TypeDecl {#typedecl}

See Decl

TypeShape {#typeshape}

Information about how objects of a type should be laid out in memory, including their size, alignment, depth, etc.

Typespace {#typespace}

The typespace is a map from Type names to a TypeTemplate for that Type. During compilation, the typespace is initialized to include all of the built-in types (e.g. "vector" maps to VectorTypeTemplate), whereas user-defined types get added during the compilation process. This also ensures that a single type template instance exists per type and avoids name collisions/shadowing of types (e.g. fxbug.dev/7646).

TypeTemplate {#typetemplate}

Instances of TypeTemplates provide a Create() method to create a new instance of a specific Type - therefore there is a TypeTemplate subclass for each built-in FIDL type (e.g. ArrayTypeTemplate, PrimitiveTypeTemplate, etc.) as well as a single class for all user defined types (TypeDeclTypeTemplate), and one for type aliases (TypeAliasTypeTemplate). Create() takes as parameters the possible type parameters: argument type, nullability, and size.
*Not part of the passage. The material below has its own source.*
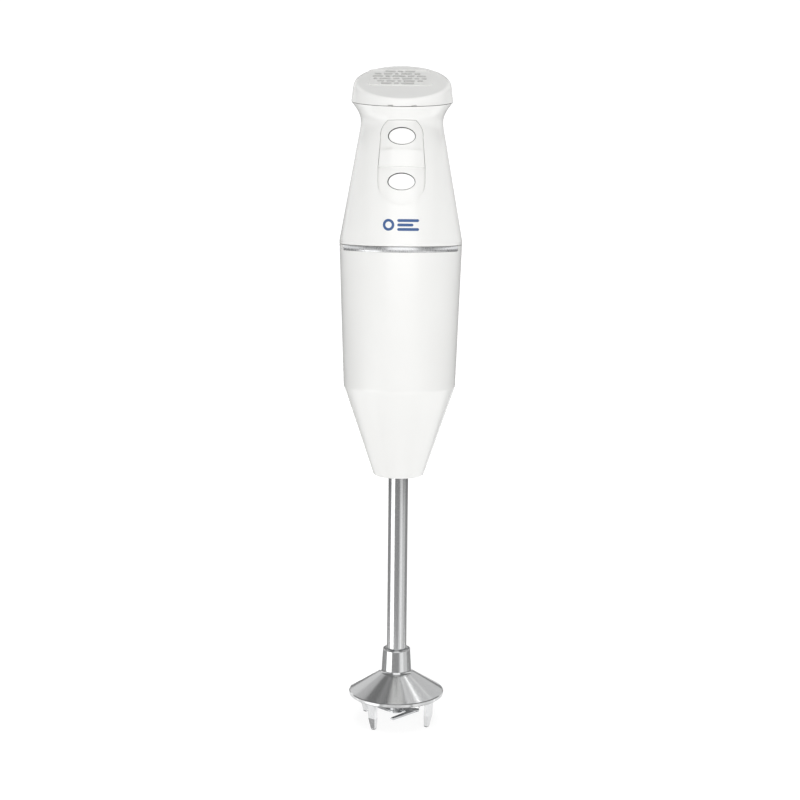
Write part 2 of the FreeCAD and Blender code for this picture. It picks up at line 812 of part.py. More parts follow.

For example, to create an object representing the type vector<int32>:10? the compiler would call the Create() method of the VectorTypeTemplate with an argument type of int32, max size of 10, and a nullability of types::Nullability::kNullable. This call returns an instance of a VectorType with those parameters. Note that not all 3 of these parameters apply to all of the types (e.g. PrimitiveTypes, like int32 have none of the 3). The Create() method of the type template for each type automatically checks that only the relevant parameters are passed.

The concrete type for user defined types is the IdentifierType, which gets generated by the TypeDeclTypeTemplate.

Virtual SourceFile {#virtualsourcefile}

A subclass of SourceFile that has a fake "filename" and is initialized with no backing data. It exposes an AddLine() method to add data to the file, and is used as a backing SourceFile for content that does not appear directly in any of the input SourceFiles, like for generated anonymous Names.